Shame and guilt have been so ingrained into my entire life. I feel so heavy all the time, weighted down by my experiences and memories and every time I have done something wrong. I just want somewhere to put it down. I'm not an inherently bad person. Writing about my feelings has always been a form of catharsis for me. Getting words down on paper or in this little text box has always been how I deal with the big stuff in my life.
But what happens when words aren't enough?
What happens when words fail and the darkness comes seeping in again and before you know it, it's 5 PM and dark outside and all you can do is lay in bed and stare at the wall and think about shame? What happens then?
I wrote something about my dad, something happy that popped up in my memory bank and I didn't want to forget.
Now all I hear are my mom's words in my head from the last time we fought.
"You don't love me."
"You don't pick me."
"I'm not important to you."
My relationship with my both of my parents has always been a little more than complicated, but it's really hard to not resent my mother for taking away my comfort by making me feel guilty for writing about my dad and not about her. So, she wants me to write about her? Fine. Will do.
I resent her for so much. I know she did the best with what she had at the time, given all the circumstances, but I also can't help but sometimes feel like I'm the one that caused my family to implode and go after each other's throats.
2006. I told my mom what happened with Cody about six weeks after it happened. She asked me if I wanted her to do anything about it and I told her I didn't know. Six months later, she has a breakdown because of her own childhood trauma.
Strike one.
2008. David and I broke up, and Brittany came with me to the family reunion in the same place where everything with Cody happened.
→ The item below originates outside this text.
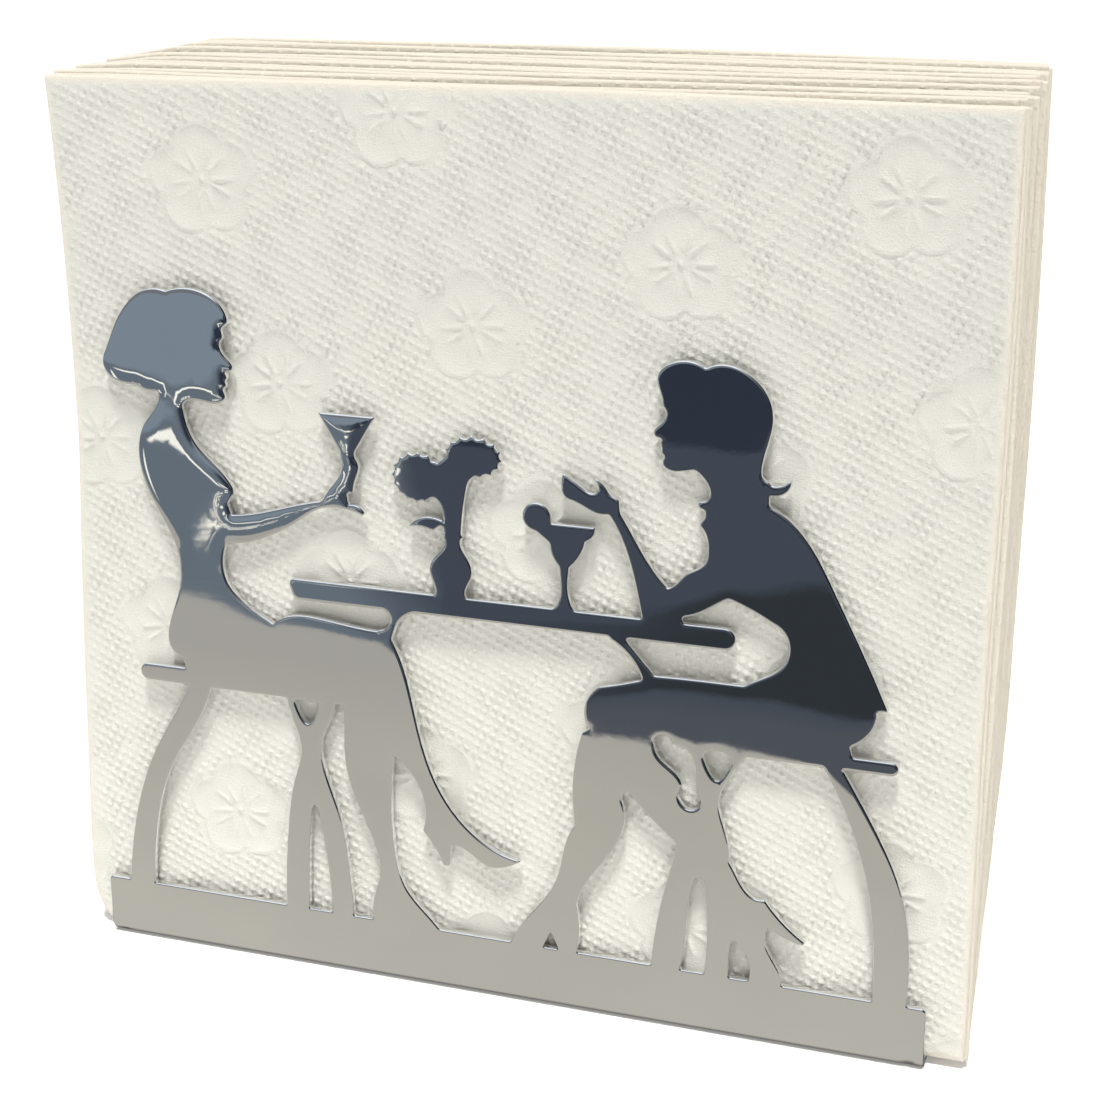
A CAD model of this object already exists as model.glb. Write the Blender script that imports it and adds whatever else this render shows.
"""Looks of the napkin holder: one bent sheet of chromed steel and twenty quarter-folded paper napkins.

Shapes are worked out in millimetres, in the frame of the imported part, and MM turns them into metres.
"""

import math

import bpy
import numpy as np
from mathutils import Matrix, Vector, geometry, kdtree

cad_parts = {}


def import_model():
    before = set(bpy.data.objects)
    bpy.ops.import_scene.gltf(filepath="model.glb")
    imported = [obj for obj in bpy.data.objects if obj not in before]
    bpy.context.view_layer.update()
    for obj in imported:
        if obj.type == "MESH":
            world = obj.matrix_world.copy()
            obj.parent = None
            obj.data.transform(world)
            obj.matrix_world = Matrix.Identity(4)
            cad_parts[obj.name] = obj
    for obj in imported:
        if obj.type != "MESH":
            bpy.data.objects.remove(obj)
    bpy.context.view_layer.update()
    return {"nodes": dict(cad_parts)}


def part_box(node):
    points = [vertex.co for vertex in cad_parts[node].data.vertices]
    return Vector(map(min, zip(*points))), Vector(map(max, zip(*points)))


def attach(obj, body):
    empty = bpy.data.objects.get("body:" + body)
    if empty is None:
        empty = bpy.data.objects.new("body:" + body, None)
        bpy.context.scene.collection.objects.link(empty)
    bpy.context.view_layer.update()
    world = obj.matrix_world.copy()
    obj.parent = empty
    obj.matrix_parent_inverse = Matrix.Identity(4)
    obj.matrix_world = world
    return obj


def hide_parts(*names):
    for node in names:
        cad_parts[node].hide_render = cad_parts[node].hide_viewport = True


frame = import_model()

MM = 0.001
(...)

Nobody that was there except for Brittany knew what happened between us. I snapped at grandma, lost in my very big sixteen-year-old feelings, and the seed was planted that mom and I abused her.
Strike two.
2011. I came home from college and worked two jobs to support my family because mom got laid off. Grandma used to write me checks for cash every once in a while so I could go to the store for her, and then all of a sudden it was, "You are only taking care of her for the money."
Strike three.
2012 started with my literally bawling my eyes out in an empty camera room at the studio because my family was at each other's throats. Family is supposed to love you, not fucking tear you apart, isn't it? We were all struggling just to put food on the table. I was running myself ragged working three jobs while mom dropped out of school to take care of grandma full time. Nobody helped. Nobody came to see her. And yet we were the bad people, using her for her money and abusing her, right?
When Julio happened, mom was lost in her own depression and I didn't want to upset her even more. So I dealt with it. I kept it a secret and didn't tell her about it for seven years, until one night when we were fighting and she came after Justin and kept saying I didn't love her and I snapped.
When I did finally tell her, breaking down with heavy sobs, the first thing out of her mouth was, "I'm pissed at you that you didn't tell me sooner."
Not "I'm sorry this happened to you, I love you, you're safe," but a statement that makes my trauma all about her.
That same night, same fight, I unpacked the feelings of the night Bruce kicked me out for calling the cops, and she said, "Nobody ever picks me."
I picked her.
Me, scared that he was hurting her because they were on one of their Friday night drinking binges, stood up for her and called the cops trying to protect her out of love because she was the most important person in my life.
And her way of repaying me was to say, "You need to apologize to Bruce" after he had said, "You have thirty days to get out of my house." The house that my grandfather built, that my mother grew up in, that I grew up in. The only house that had ever felt like home to me. I was almost 21 years old and I had been through enough in my life to know that compromising my own emotional stability wasn't an option anymore.
So I left. Much to her dismay, I packed all my stuff and moved three hours away to go live with a boy that she had already expressed she didn't like, and it feels like she will never forgive me for choosing my own happiness and well-being over hers. It feels like she will never forgive me for becoming my own person and setting a boundary that was for my own personal safety.
I used to be terrified to come home from work every Friday night because I never knew what I was coming home to. Was it going to be a good night, where they just came home and watched TV, ordered a pizza and passed out? Or was it going to be a night filled with more alcohol and yelling and screaming? I never knew what I was coming home to and I spent most of my weekends desperately trying to make plans with my friends so I wouldn't have to be home. More often than not, for six very long months, she would make it a point to call me into the kitchen to come hang out with her and would end up telling me how much I'm screwing up my life by making my own choices. How do you respond to that? Internalized resentment and shame, that's how.
I don't know what to do with all of these feelings because I don't go back to therapy for another month, so I will just leave them here and let them be what they will.